As if it weren’t already enough that the denim is beautiful and uncommon, the attention to detail is off the charts. The design is the perfect amalgamation of modern and vintage. But, there yet remains the impeccable quality to discuss.
One of the first and, in our opinion, the most important checks we do on every piece we review is an accurate measurement check. We take measurement accuracy to the size chart to be an essential part of quality. With the Ruttloff S1-21, I am happy to report that the German stereotype of dead-eye precision is rooted in undeniable truth, but not at all surprised. Every measurement listed by Johann matched our findings on the finished product.
In addition, I like to pull the entire garment inside out and inspect the finishes. All of the stitching in the Ruttloff S1-21 was tight and true. There appear to be no weaknesses in the chain-stitching and no loose threads of which to speak. I have seen few artisans with the level of quality control and precision as Johann.
Ruttloff S1-21 Limited Edition Value
Some will likely say I’m nuts, and others will absolutely agree that the price of admission is well worth the ride concerning Ruttloff products. Inclusive of shipping, the S1-21 set me back $370, making it the most expensive denim shirt I own and on par with some jackets in my collection.

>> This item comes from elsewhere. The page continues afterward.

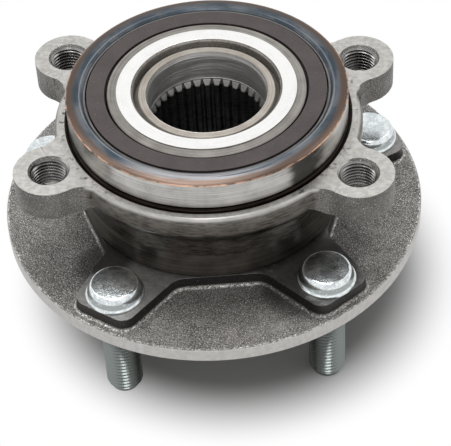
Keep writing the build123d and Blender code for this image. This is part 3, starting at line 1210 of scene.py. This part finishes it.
@dataclass
class Hub:
    """Flanged spindle: where each finish lies on it."""

    pad_z: float = 9.6
    disc_z: float = 5.2
    rim_r: float = 69.0
    pilot_r: float = 36.0
    bore_r: float = 19.2
    spline_z: float = 40.4
    end_z: float = 51.0
    bevel_z: float = 48.6
    dark_right: Spot = Spot(33.0, -39.0, 20.0, 13.0)
    dark_left: Spot = Spot(-33.0, -33.0, 12.0, 7.0)
    drift: float = 9.0
    edge_highlight: float = 0.9

    def metal(self, at: Place) -> Surface:
        """Finishes of the hub, region by region.

        Args:
            at: Position on the part.

        Returns:
            The surface.
        """
        radius, z, disc_z, pad_z = at.radius, at.z, self.disc_z, self.pad_z
        drift = at.sheet.noise(at.solid(), self.drift, 4.0, 0.6)
        # Two patches on the front pads, the right one broken up, are darkened towards near black and
        # made glossier.
        dark_patches = (at.near(self.dark_right) * drift.rise(0.26, 0.46) | at.near(self.dark_left)) * 0.72

        # The pads' side walls are near black: dark forging skin, and painted shade in the valleys
        # between the pads.
        wall = z.band(disc_z + 1.0, pad_z - 0.2, 0.4)
        # Painted highlight: light specks along the pads' foot fillets and the rim's upper edge, where
        # these curves catch the light.
        foot = z.band(disc_z + 0.1, disc_z + 0.6, 0.2)
        lip = radius.rise(self.rim_r - 0.5, self.rim_r - 0.1) * z.rise(disc_z - 0.4, disc_z - 0.1)
        edge_highlight = at.sheet.noise(at.solid(), self.edge_highlight, 3.0, 0.6).rise(0.44, 0.56) * (foot | lip)
        pads = z.rise(pad_z - 0.12, pad_z - 0.03)
        rim = radius.rise(self.rim_r - 0.1, self.rim_r + 0.1) * z.rise(disc_z - 0.1, disc_z - 0.4)
        pilot = radius.rise(self.pilot_r + 0.5, self.pilot_r - 0.5) * z.rise(pad_z - 0.2, pad_z)
        side = z.rise(self.bevel_z - 0.5, self.bevel_z - 0.1)
        end = z.rise(self.end_z - 0.12, self.end_z - 0.04)
        bore = radius.rise(self.bore_r + 0.5, self.bore_r)
        cone = z.rise(self.spline_z + 0.1, self.spline_z - 0.6) * 0.5
        teeth = z.rise(self.spline_z - 2.2, self.spline_z - 2.8) * 0.5

        surface = SKIN(at).topped(wall, PAD_WALL_AND_SHADE(at))
        surface = surface.topped(edge_highlight, PAINTED_EDGE_HIGHLIGHT(at)).topped(pads, PAD_FACE(at))
        surface = surface.stained_or_shaded(dark_patches, NEAR_BLACK, 0.20).topped(rim, RIM_EDGE(at))
        surface = surface.topped(z.rise(0.6, 0.1), TURNED_FACE(at))
        surface = surface.topped(pilot, TURNED(at)).topped(side, END_SIDE(at))
        surface = surface.topped(end, END_FACE(at)).topped(bore, PLAIN_BORE(at))
        return surface.topped(bore * (cone + teeth), BROACHED(at))


@dataclass
class InnerRing:
    """Separate inner ring: bright ground face, turned corners."""

    end_z: float = 52.7
    heel_r: float = 25.0
    rust: float = 0.9

    def metal(self, at: Place) -> Surface:
        """Finishes of the ring.

        Args:
            at: Position on the part.

        Returns:
            The surface.
        """
        rust = at.sheet.noise(at.solid(), self.rust, 4.0, 0.65).rise(0.54, 0.64) * 0.8
        bore = DULL_BORE(at).stained_or_shaded(rust, RUST, 0.7)
        inside = at.radius.rise(self.heel_r, self.heel_r - 0.4)
        face = at.z.rise(self.end_z - 0.10, self.end_z - 0.02)
        surface = CORNER(at).topped(inside, bore)
        return surface.topped(face, GROUND(at))


@dataclass
class WheelStud:
    """Pressed-in wheel stud with a domed head and a rolled M12 thread."""

    circle_r: float = 57.15
    first_angle: float = -119.4
    count: int = 5
    pad_z: float = 9.6
    skirt_r: float = 9.33
    skirt_t: float = 0.9
    foot_r: float = 8.9
    waist_r: float = 8.5
    waist_h: float = 1.6
    side_r: float = 8.15
    side_h: float = 2.9
    top_r: float = 6.8
    top_h: float = 4.9
    knurl_r: float = 6.24
    crest_r: float = 5.95
    root_r: float = 5.12
    pitch: float = 1.5
    tip_z: float = -33.4
    tip_r: float = 4.6
    tip_l: float = 1.6
    thread_top_z: float = -1.8
    crown_steps: int = 10
    head_facets: int = 72
    shank_facets: int = 64
    thread_facets: int = 44
    smooth_angle: float = 32.0

    def head_outline(self) -> list[Point]:
        """Outline of the head and the part that is pressed into the flange.

        Returns:
            Closed outline of (radius, height).
        """
        pad_z, top_z = self.pad_z, self.thread_top_z
        radii = (self.side_r - self.top_r, self.top_h - self.side_h)
        crown = arc((self.top_r, pad_z + self.side_h), radii, 0.0, pi / 2, self.crown_steps)
        return [
            (0, top_z - 0.6),
            (self.root_r, top_z - 0.6),
            (self.root_r + 0.1, top_z),
            (self.crest_r - 0.1, top_z + 0.9),
            (self.knurl_r, 0.6),
            (self.knurl_r, pad_z - 0.2),
            (self.skirt_r - 0.1, pad_z + 0.03),
            (self.skirt_r, pad_z + 0.15),
            (self.skirt_r, pad_z + self.skirt_t - 0.2),
            (self.skirt_r - 0.2, pad_z + self.skirt_t),
            (self.foot_r, pad_z + self.skirt_t + 0.15),
            (self.waist_r, pad_z + self.waist_h),
            *crown,
            (self.top_r * 0.5, pad_z + self.top_h + 0.12),
            (0, pad_z + self.top_h + 0.16),
        ]

    def shank(self) -> Piece:
        """Threaded shank with its chamfered tip, about Z.

        Returns:
            The shank.
        """
        tip_z, top_z, clear_r = self.tip_z, self.thread_top_z, self.crest_r + 0.05
        flat = self.pitch / 8
        flank = (self.pitch - 2 * flat) / 2
        tooth = [
            (self.root_r, 0),
            (self.root_r, flat),
            (self.crest_r, flat + flank),
            (self.crest_r, 2 * flat + flank),
            (self.root_r, self.pitch),
        ]
        start = tip_z - 2 * self.pitch
        shank = Bench.outline("shank", [(r, z + start) for r, z in tooth], close=False)
        turns = int((top_z - start) / self.pitch) + 2
        Bench.screwed(shank, self.pitch, turns, self.thread_facets)
        Bench.sliced(shank, tip_z - 0.2, keep_above=True)
        Bench.sliced(shank, top_z - 0.3, keep_above=False)
        envelope = [
            (0, tip_z),
            (self.tip_r - 0.4, tip_z),
            (self.tip_r, tip_z + 0.4),
            (self.tip_r, tip_z + self.tip_l),
            (clear_r, tip_z + self.tip_l + 1.3),
            (clear_r, top_z + 1),
            (0, top_z + 1),
        ]
        tool = Bench.spun("shank_envelope", envelope, self.shank_facets)
        Bench.combined(shank, tool, "INTERSECT")
        return shank

    def build(self) -> None:
        """Model one stud and set a copy of it at each of the five places."""
        master = Bench.spun("stud_master", self.head_outline(), self.head_facets)
        Bench.combined(master, self.shank(), "UNION")
        Bench.smooth(master, self.smooth_angle)
        zinc = material("zinc_plate", ZINC)
        for number in range(self.count):
            angle = radians(self.first_angle + number * 360 / self.count)
            out = Matrix.Translation((self.circle_r * MM, 0, 0))
            move = Matrix.Rotation(angle, 4, "Z") @ out
            stud = Bench.copy(master, f"stud_{number + 1}", move)
            present(stud, Body.SPINDLE, zinc)
            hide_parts(f"wheel_stud_{number + 1}")
        bpy.data.objects.remove(master)


class Coat(Enum):
    """CAD nodes that keep their shapes: part of their names, their material and its recipe."""

    HUB = ("hub", "hub_metal", Hub().metal)
    INNER_RING = ("inner_ring", "inner_ring_metal", InnerRing().metal)
    BALLS = ("_ball_", "lapped_steel", LAPPED)
    CAGES = ("_cage", "cage_nylon", NYLON)
    CASES = ("_case", "seal_sheet", DARK_SHEET)
    SLINGER = ("encoder_slinger", "slinger_sheet", BLACK_SHEET)
    LIPS = ("_lip", "seal_rubber", RUBBER)
    SPEED_RING = ("encoder_ring", "encoder_rubber", ENCODER)

    def lay(self) -> None:
        """Make the material and give it to its nodes."""
        mark, name, recipe = self.value
        skin = material(name, recipe)
        for node_name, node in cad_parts.items():
            if mark in node_name:
                node.data.materials.clear()
                node.data.materials.append(skin)
                LOG.info("%s is coated with %s", node_name, name)


def present(piece: Piece, body: Body, skin: bpy.types.Material) -> None:
    """Finish a new piece: its material and body.

    Args:
        piece: The piece.
        body: CAD body that it rides on.
        skin: Its finish.
    """
    piece.data.materials.clear()
    piece.data.materials.append(skin)
    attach(piece, body.value)
    LOG.info("%s: %d faces, rides on %s", piece.name, len(piece.data.polygons), body.value)


# ---- stage


@dataclass(frozen=True)
class Lamp:
    """Square soft box that faces the object.

    Attributes:
        name: Its name.
        azimuth: Its direction round the bearing axis in degrees.
        elevation: Its height over the floor in degrees.
        size: Its side.
        watts: Its power.
        distance: Its distance from the object.
    """

    name: str
    azimuth: float
    elevation: float
    size: float
    watts: float
    distance: float = 1800.0

    def build(self) -> None:
        """Set the lamp up."""
        light = bpy.data.lights.new(self.name, "AREA")
        light.size = self.size * MM
        light.energy = self.watts
        lamp = bpy.data.objects.new(self.name, light)
        lamp.location = heading(self.azimuth, self.elevation) * (self.distance * MM)
        lamp.rotation_euler = lamp.location.to_track_quat("Z", "Y").to_euler()
        bpy.context.scene.collection.objects.link(lamp)


LAMPS = (
    Lamp("top", 120.0, 78.0, 800.0, 14.0),
    Lamp("front", -88.0, 66.0, 600.0, 4.4),
    Lamp("back_left", 150.0, 50.0, 500.0, 2.4),
    Lamp("back_right", 40.0, 52.0, 500.0, 2.0),
)


@dataclass
class Studio:
    """Floor, lamps, surroundings and camera."""

    floor_z: float = -33.45
    floor_size: float = 6000.0
    floor_tone: float = 0.62
    shaded_floor_tone: float = 0.40
    shade: Spot = Spot(6.5, 2.0, 51.0, 81.0)
    wall_light: float = 0.38
    ceiling_light: float = 0.42
    azimuth: float = -84.05
    elevation: float = 44.532
    distance: float = 629.92
    roll: float = -3.711
    focal_px: float = 1863.94
    centre_u: float = 214.034
    centre_v: float = 204.991
    sensor: float = 36.0
    near: float = 10.0
    grain: float = 25.0

    def floor(self) -> None:
        """White floor that holds the soft shadow, and a painted shadow: inside the shade patch round the
        object the camera and metal see it painted darker, and beyond the patch plain white.
        """
        Bench.clear()
        below = (0, 0, self.floor_z * MM)
        bpy.ops.mesh.primitive_plane_add(size=self.floor_size * MM, location=below)
        floor = bpy.context.object
        floor.name = "floor"
        paper = bpy.data.materials.new("floor_paper")
        sheet = Sheet(paper)
        seen = sheet.ray("Camera") | self.mirrored(sheet)
        place = sheet.place()
        grain = sheet.noise(place.solid(), self.grain) * 0.02
        # Painted shadow: near the object what the camera and metal see is painted darker than what the
        # floor gives other rays.
        tone = blend(self.floor_tone, self.shaded_floor_tone, seen) + grain
        paint = sheet.node("ShaderNodeBsdfDiffuse", {}, {0: sheet.vector(tone, tone, tone)})
        white = sheet.node("ShaderNodeEmission", {}, {"Strength": 1.0})
        faded = seen * place.near(self.shade)
        sockets = {0: faded, 1: paint.outputs[0], 2: white.outputs[0]}
        shader = sheet.node("ShaderNodeMixShader", {}, sockets)
        sheet.node("ShaderNodeOutputMaterial", {}, {0: shader.outputs[0]})
        floor.data.materials.append(paper)

    def mirrored(self, sheet: Sheet) -> Signal:
        """Mask of what metal and glass show.

        Args:
            sheet: Node sheet that the mask is made on.

        Returns:
            1 for a glossy or a transmitted ray.
        """
        return sheet.ray("Glossy") | sheet.ray("Transmission")

    def world(self) -> None:
        """Dim studio ceiling, white behind the object."""
        world = bpy.data.worlds.new("studio")
        bpy.context.scene.world = world
        sheet = Sheet(world)
        way = sheet.node("ShaderNodeTexCoord", {}, {}).outputs["Generated"]
        height = Signal(sheet, sheet.node("ShaderNodeSeparateXYZ", {}, {0: way}).outputs[2])
        white = sheet.ray("Camera") | self.mirrored(sheet) * height.rise(0.97, 0.80)
        light = blend(self.wall_light, self.ceiling_light, height.rise(0.0, 0.8))
        light = blend(light, 1.0, white)
        sockets = {"Color": (1.0, 1.0, 1.0), "Strength": light}
        background = sheet.node("ShaderNodeBackground", {}, sockets)
        sheet.node("ShaderNodeOutputWorld", {}, {0: background.outputs[0]})

    def camera(self) -> None:
        """Camera at its place round the object, with its roll and shift."""
        roll = radians(self.roll)
        out = heading(self.azimuth, self.elevation)
        forward = -out
        level = forward.cross(Vector((0, 0, 1))).normalized()
        upright = level.cross(forward)
        right = level * cos(roll) + upright * sin(roll)
        up = upright * cos(roll) - level * sin(roll)
        turn = Matrix((right, up, out)).transposed().to_4x4()
        lens = bpy.data.cameras.new("camera")
        lens.sensor_width = self.sensor
        lens.lens = self.focal_px / IMAGE_WIDTH * lens.sensor_width
        lens.shift_x = (IMAGE_WIDTH / 2 - self.centre_u) / IMAGE_WIDTH
        lens.shift_y = (self.centre_v - IMAGE_HEIGHT / 2) / IMAGE_WIDTH
        lens.clip_start = self.near * MM
        eye = bpy.data.objects.new("camera", lens)
        eye.matrix_world = Matrix.Translation(out * self.distance * MM) @ turn
        bpy.context.scene.collection.objects.link(eye)
        bpy.context.scene.camera = eye

    def build(self) -> None:
        """Set up everything round the object."""
        self.floor()
        for lamp in LAMPS:
            lamp.build()
        self.world()
        self.camera()
        bpy.context.scene.view_settings.view_transform = "Standard"


def heading(azimuth: float, elevation: float) -> Vector:
    """Direction of length 1.

    Args:
        azimuth: Angle round Z from X in degrees.
        elevation: Angle over the floor in degrees.

    Returns:
        The direction.
    """
    turn, rise = radians(azimuth), radians(elevation)
    return Vector((cos(turn) * cos(rise), sin(turn) * cos(rise), sin(rise)))


def main() -> None:
    """Dress the CAD nodes, add the new pieces and set the stage."""
    logging.basicConfig(level=logging.INFO, format="%(name)s: %(message)s")
    ring = OuterRing()
    ring.forging()
    ring.threads()
    for coat in Coat:
        coat.lay()
    WheelStud().build()
    Studio().build()


if __name__ == "__main__":
    main()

However, while the price tag is steep, those who truly appreciate and understand the quality of Ruttloff garments, and most quality artisan brands for that matter, will feel me when I say this is wholly worth every penny.
Those feeling this is still too much to ask for a denim shirt, I’ll be a little more understanding than Reddit Iron Heart fanboy (probably). Instead of making you feel stupid for not understanding the quality and timeline of production for Ruttloff, I’ll leave you with this: If and when you get to the point where you want to explore high-end artisanal denim, Ruttloff is a sure bet. I know I will be enjoying this shirt for years to pass, long after the Redline Rally is over.